U.S. Navy’s Most Expensive Warship Just Got a $120 Million Repair Bill

The price tag of the U.S. Navy’s most expensive warship has ballooned to $13 billion, more than $2.4 billion over its initial budget.

The nuclear-powered aircraft carrier USS Gerald R. Ford, also known as the CVN-78, has had considerable cost overruns due to problems with untried technology.

U.S. Congress approved increasing the spending lid for the ship by an additional $120 million to fix its latest problems, such as its advanced weapons elevator which takes ammunition between the decks.

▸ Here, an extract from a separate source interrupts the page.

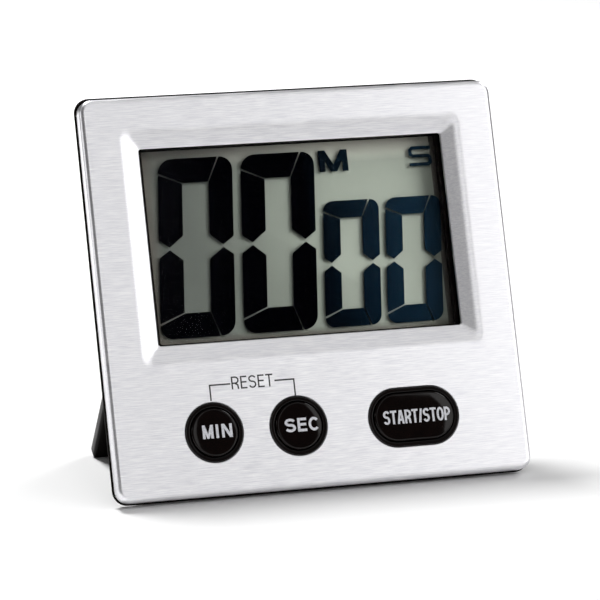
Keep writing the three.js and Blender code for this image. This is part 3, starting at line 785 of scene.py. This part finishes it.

GettyImages-666333580 USS Gerald R. Ford (CVN 78) is seen underway on its own power for the first time on April 8, 2017 in Newport News, Virginia. Technical problems have meant the budget for the vessel has ballooned to more than $13 billion. Ridge Leoni/U.S. Navy via Getty Images

The ship’s propulsion system also requires repairs after it broke down during sea trials in January, the Navy said, according to Bloomberg. This was the second failure of the system in less than a year.

U.S. Congress had initially capped the price for the vessel in 2007 at $10.5 billion, but this has grown over the last decade and the total acquisition cost has now hit $13.027 billion.

The U.S Government Accountability Office said in a report last month that construction of the ship built by Huntington Ingalls Industries had begun with “immature technologies and an incomplete design.”

“The ship delivered 20 months later than the Navy planned, with construction-related work still remaining and over 40 serious deficiencies that could impact ship operation or safety,” the report added.

Shelby Oakley, a director with the office said: “This and other ship quality issues are not surprising. The Navy has had issues with the extent of its inspections prior to delivery from the shipbuilder,” Bloomberg reported.

The Navy did want to bring forward the vessel’s 2022 deployment by a year by canceling shock trials that test how it handles nearby detonations. 

But The Diplomat reported that the Pentagon had endorsed the tests which will take place after its technical problems have been fixed.

Congress wants to push ahead and expand the Navy’s 284-ship fleet to 355 by the mid-2030s. U.S. President Donald Trump pledged he wanted a “12-carrier Navy” up from its present 11 when he visited Newport News, Virginia, where USS Gerald R. Ford was built in March 2017.

Named after the 38th American president, it marks the start of the phased replacement of the Navy's Nimitz-class carriers.